AMD has planned two entry level models.

- The Athlon X2 "Rana", a Phenom X2 stripped of its L3 cache, in socket AM2+ ;
- The Sempron "Spica" which has a single core and no L3, also in socket AM2+.

And compared to the Core 2 ?

A closer look at the K10 reveals that AMD has opted for a judicious compromise between innovation and proven techniques for the design of its new architecture. The K10 inherits some of the qualities of the K8 while at the same time bringing what is necessary to be at the edge of innovation. K10 is most likely a balanced and high performance architecture. However, it is yet to be seen if these qualities will be enough to make them competitive compared to today’s Core 2 and if AMD will be able to quickly increase the K10’s frequency.

The first tests of K10 architecture on “desktop” applications gives us a glimpse with an average performance gain of 14% (with peaks of 21%) compared to the K8 at equal frequencies. This is slightly disappointing knowing that Core architecture is around 25% ahead of the K8. These tests were however carried out with the Opteron platform, and on the desktop there could be superior gains.
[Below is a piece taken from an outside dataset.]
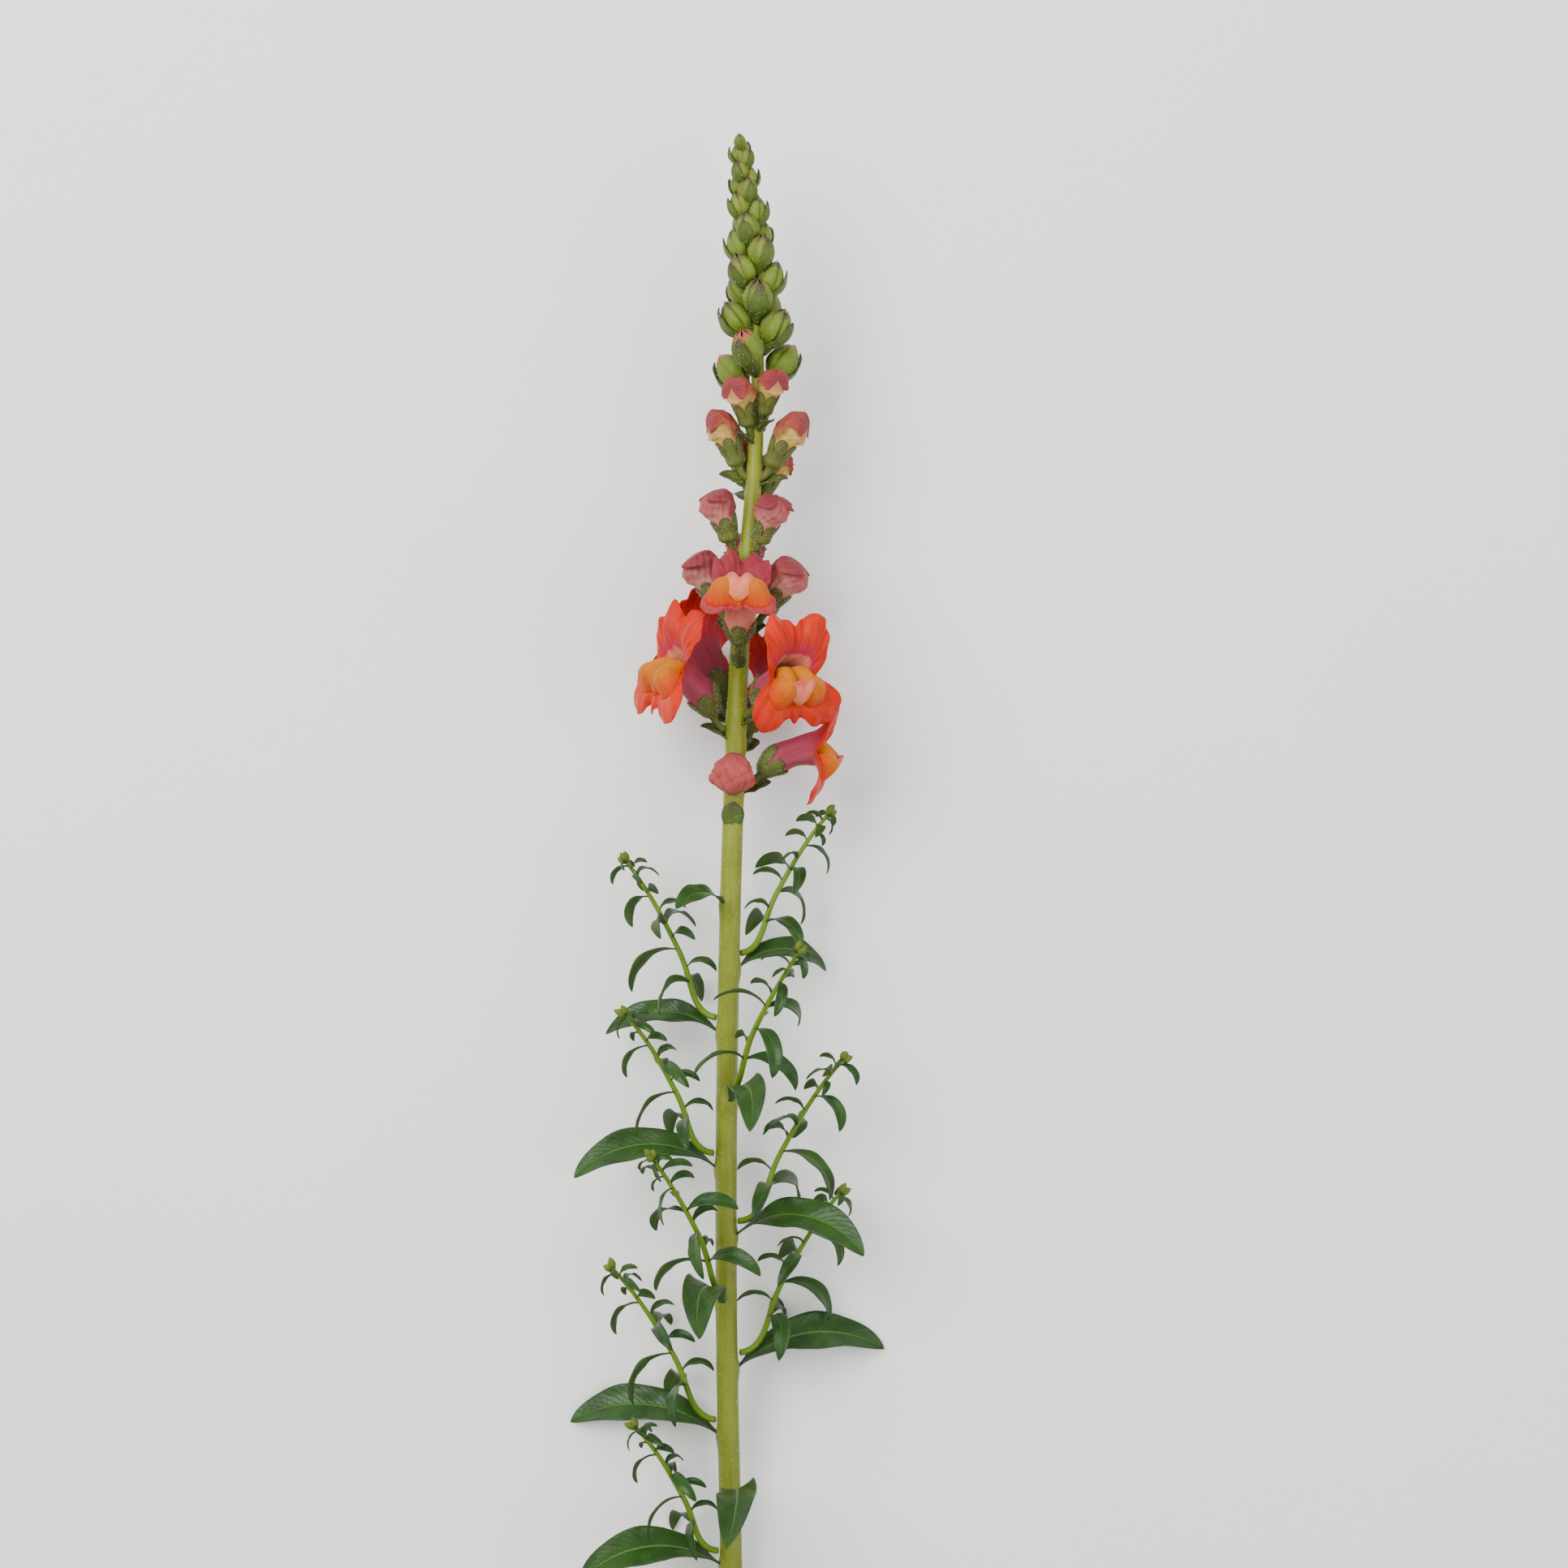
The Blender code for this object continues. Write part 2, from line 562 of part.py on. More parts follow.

For example, we don’t yet know to what extent the K10’s performances rely on memory speed compared to the K8. If it is more dependent on this factor, it is necessarily at a disadvantage in tests in DDR2-667.

Finally, if the K10 does indeed have potential, this will no longer be enough. The new challenge in improving performances involves mastering thermal dissipation and in this domain Intel is undeniably ahead in terms of production techniques. However, nothing is set in stone and the battle has not yet even begun.